The Perfect Storm
In markets as in real life, the crazier things get the more human beings attempt to "normalize" absurdity. It's a form of mental defense intended to create a sense of calm while enduring mass confusion. Today in markets, what in prior eras would have been considered irrational has now become business as usual. Which explains how the market distortions over this past decade of continuous central bank bailout have grown in magnitude and lethality, even while complacency has grown commensurately.
Case in point is the S&P 500 VIX which remains muted while stock market concentration reaches beyond Y2K levels. In 2023, the pandemic Tech bubble was winnowed down to "The Magnificent 7" and in 2024, the Magnificent 7 has been further winnowed down to Nvidia and Meta.
Nvidia's year-to-date return is DOUBLE Meta's 44% return.
However, the same level of complacency can be seen in the bond market - investors are reaching for ever-more risk while accepting a lower and lower risk premium, which I will show in the next chart below. Which seems counter-intuitive until we remember that cycle dynamics demand a continuing stream of growth at all points in the cycle, even when risk is the highest. Worse yet is the fact that the Fed has yet to figure any of this out. They are currently relying upon the fourth iteration of their useless financial stress index which combines 18 measures of stock/bond/money market "risk" into one composite indicator. Unfortunately, as we see below their stress index registered its lowest reading right before markets imploded in 2007. How can this be so? It's because their stress index isn't measuring risk, it's measuring the market response to risk, which at the end of the cycle is the most complacent.
In the graph below I overlay the stress index with the home price / income ratio which provides a consistent benchmark of real-world economic risk across time periods. As we see the ratio is now at the same level as 2007, but once again, the Fed stress index is currently at a decade low. Make sense? The Fed has learned nothing since 2008
What this means above is that the Fed is caught in the feedback loop between markets and speculative appetite. They are viewing increasing speculative appetite as a reduction in risk. Which is asinine.

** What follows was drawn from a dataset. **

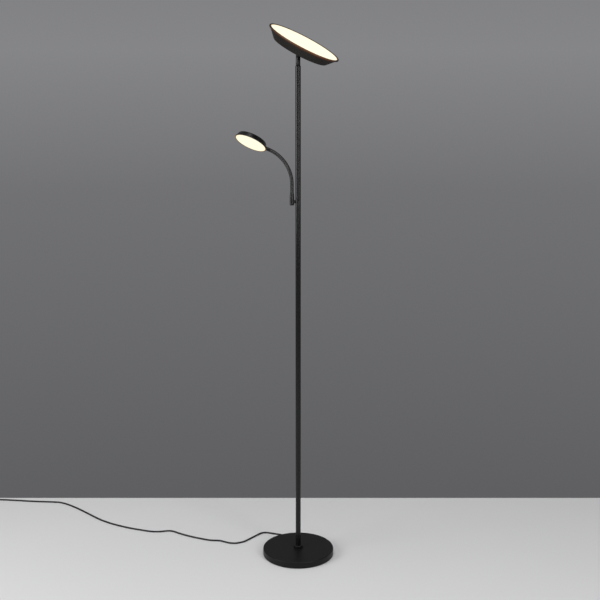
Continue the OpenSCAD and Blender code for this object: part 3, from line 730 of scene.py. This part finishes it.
def tie_rows(angle, width, thickness):
    """A strap round the bundle of three turns: the outline at one distance from three circles,
    carried along the bundle's own way."""
    gap = CORD_R + 0.06
    low = CORD_R + COIL_LIFT
    high = low + COIL_LAYER
    centres = np.array([[COIL_INNER, low], [COIL_OUTER, low], [COIL_TOP, high]])
    around = [(centres[0], np.linspace(np.radians(150), np.radians(270), 9)),
              (centres[1], np.linspace(np.radians(-90), np.radians(30), 9)),
              (centres[2], np.linspace(np.radians(30), np.radians(150), 9))]
    inner = np.concatenate([c + gap * np.stack([np.cos(a), np.sin(a)], -1) for c, a in around])
    outer = np.concatenate([c + (gap + thickness) * np.stack([np.cos(a), np.sin(a)], -1)
                            for c, a in around])
    edge = np.linspace(-width / 2, width / 2, 5)
    side = np.radians(angle) + edge / COIL_TOP
    loops = [(outer, side[k]) for k in range(5)] + [(inner, side[k]) for k in range(4, -1, -1)]
    rows = [np.stack([COIL_AT[0] + loop[:, 0] * math.cos(a), COIL_AT[1] + loop[:, 0] * math.sin(a),
                      loop[:, 1]], -1) for loop, a in loops]
    return np.stack(rows)


tie = piece("cord_tie", [shell(tie_rows(125, 7, 0.6)[::-1], True)], rubber,
            "stand", crease=50)


# ---------- base ----------

def cover_parts():
    """A pressed shell turned round the axis. Near the cord's exit the lower edge rises over the
    neck of the strain relief: lift = height of a round-topped notch at that distance."""
    section = rounded([(BASE_R - COVER_T, PAD_T, 0.3), (BASE_R, PAD_T, 0.5), (BASE_R, BASE_H, BASE_EDGE),
                       (ROD_HOLE_R, BASE_H, 0.2), (ROD_HOLE_R, BASE_H - COVER_T, 0.2),
                       (BASE_R - COVER_T, BASE_H - COVER_T, 2.0)], 8)
    middle = math.radians(EXIT_HEADING)
    notch, side = 3.75, EXIT_Z - PAD_T
    near = np.linspace(-1, 1, 25) * notch / BASE_R
    near = np.concatenate([[-1.02 * notch / BASE_R], near, [1.02 * notch / BASE_R]])
    wide = np.linspace(near[-1], 2 * np.pi + near[0], 190)[1:-1]
    angle = middle + np.concatenate([near, wide])
    off = np.concatenate([near, wide]) * BASE_R
    lift = np.where(np.abs(off) <= notch * 1.0001,
                    side + np.sqrt(np.clip(notch ** 2 - off ** 2, 0, None)), 0)
    lift[-len(wide):] = 0
    r, z = section[:, :1], section[:, 1:]
    top = BASE_H - BASE_EDGE - 1
    on_wall = (z < top) & (r > BASE_R - 5)
    share = np.where(on_wall, (top - z) / (top - PAD_T), 0)
    height = z + lift[None] * share
    rows = np.stack([r * np.cos(angle), r * np.sin(angle), height], -1)
    return [shell(rows, True)]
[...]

Case in point, this week the AI-driven semiconductor bubble reached new overbought extremes last seen in March 2000 which was the Y2K top. Then as now, the market sold off in the Fall of the prior year (1999/2023) and then sky-rocketed at the dawn of the new year. In 2000 it was because the millennium date change had passed and no planes were falling from the sky due to anticipated computer errors. When we watched the fireworks in Sydney Australia at noon U.S. time it was clear that it was going to be a non-event. So, when the new year dawned, markets took off for their final melt-up higher.
We are seeing a similar global melt-up ahead of this year's widely anticipated rate cuts. A global synchronized reach for risk. Semiconductors are up +70% since they tagged the 50 week moving average in October.
On the topic of complacency, this week NYC bank further collapsed but then was "rescued" with a massively dilutive capital injection that sold a controlling share of the company for a Bear Stearns inspired $2/share i.e. a 90% discount to where the bank traded a year ago. Of course the deal was presented as a "win" for the banking sector, but it was yet another example where the FDIC chose to find a buyer for the bank's assets rather than to shutdown the bank. In the old days, the FDIC would have no problem terminating a bank and returning money to depositors, however, the FDIC's deposit insurance fund is running dry and would in no way be adequate for a continuing bank run.
What doesn't get said in all of this "good news" is that in 2008 and again in 2020 during the pandemic, Congress essentially wrote a blank check to the FDIC. However, that required a coming together of both parties. Currently, the U.S. government is enduring almost continuous threat of shutdown. So the idea of them agreeing to bailout the FDIC in an election year is pure fantasy. This current toxic level of partisanship which grows by the day towards the election will in the end prove to be highly "deflationary".
Under the new paradigm of all news is good news, the FDIC forcing banks to raise capital at the 2009 lows is intended to restore investor confidence in the banking sector.
In summary, post-pandemic the Fed kept rates too low for too long because they were bailing out the wealthy. Now, they are keeping rates too high for too long because asset inflation is totally out of control. Which has created a perfect storm of over-valued assets and a middle class that is imploding due to high asset prices and high interest rates. All while investors are told that Bitcoin is a safe haven from Fed policy error.
Few if any pundits consider what could go wrong.